Had my opinion been solicited (which I know is comical, given that the author is a NY Times #1 Best Seller), I would have definitely suggested putting it in chronological order. I know that many research accounts use examples of common themes from all of their subjects to illustrate the chosen category, but this writing bounces so all over the place that the author would've done better to start with Jackie and tell the story from her forward, interweaving the ladies' relationships with one another into the tale as the years progress. As it's written, we start with Jackie yachting with Hillary and circle back so many times to Pat Nixon, Betty Ford, Rosalynn Cater, and Lady Bird Johnson, that I'm constantly having to pause and remember, ok: Kennedy, Johnson, Nixon, Ford, Carter, Reagan, Bush, Clinton, Bush, Obama. It's hard to keep it all straight as a younger person (even one who knows all the presidents in order from Washington) who didn't live through most of these years.
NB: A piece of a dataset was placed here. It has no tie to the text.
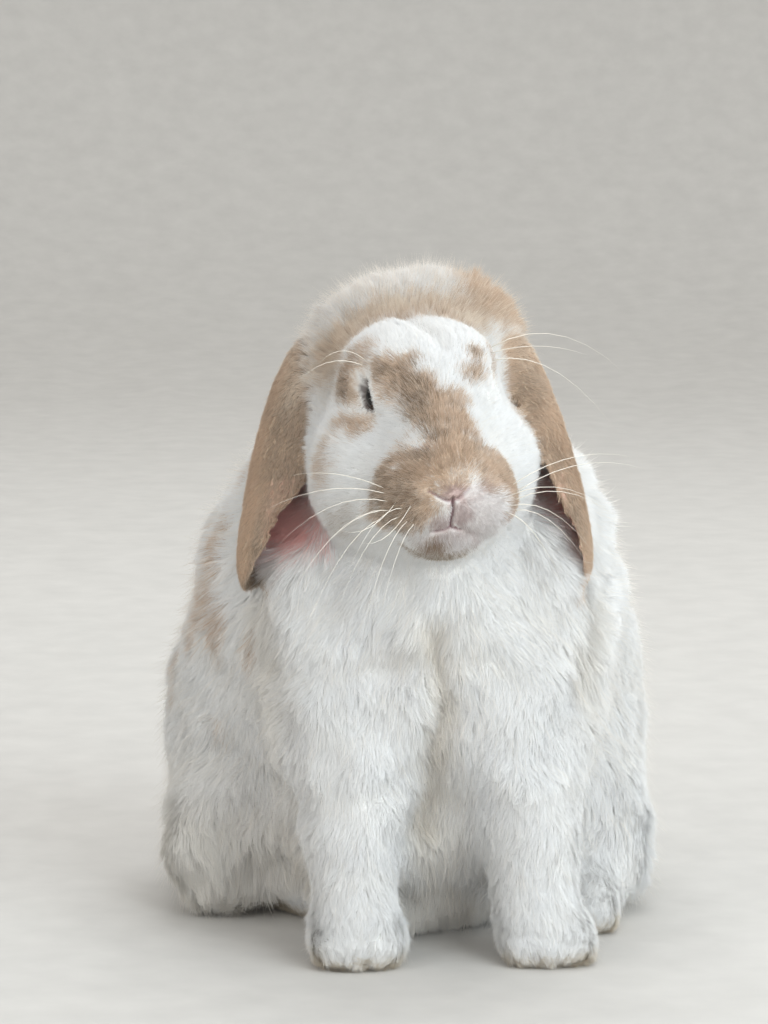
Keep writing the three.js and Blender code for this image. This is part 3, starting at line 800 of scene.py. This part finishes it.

The book, as a whole, feels extremely chaotic.
That being said, there is obviously interesting information about the women within these pages. You just have to mine through quite a bit of rough-edged stone to get to these precious jewels. I definitely believe the author's account as I think she is a credible source who clearly did her homework, and it does make the women come alive in a sense that one might not ordinarily understand. I do wonder though what the ladies think - or would think - of some of this information coming to light. Betty Ford comes off the best in my opinion while Nancy Reagan seems somewhat cold and borderline pathetic, and the others, (save Hillary Clinton who is really her own category, apart from "first lady," and the Bush ladies, who have personal philosophies barring them from complaining or self-pity) read like tragic figures, generally ruined by the role.
I'm not saying not to read this book... give it a shot, just understand that you have to focus and sift through some repetitive information to receive the benefits of the best parts. I personally wish it had been condensed and gone through another pass at editing, but I do commend Brower on bringing this story to our collective attention.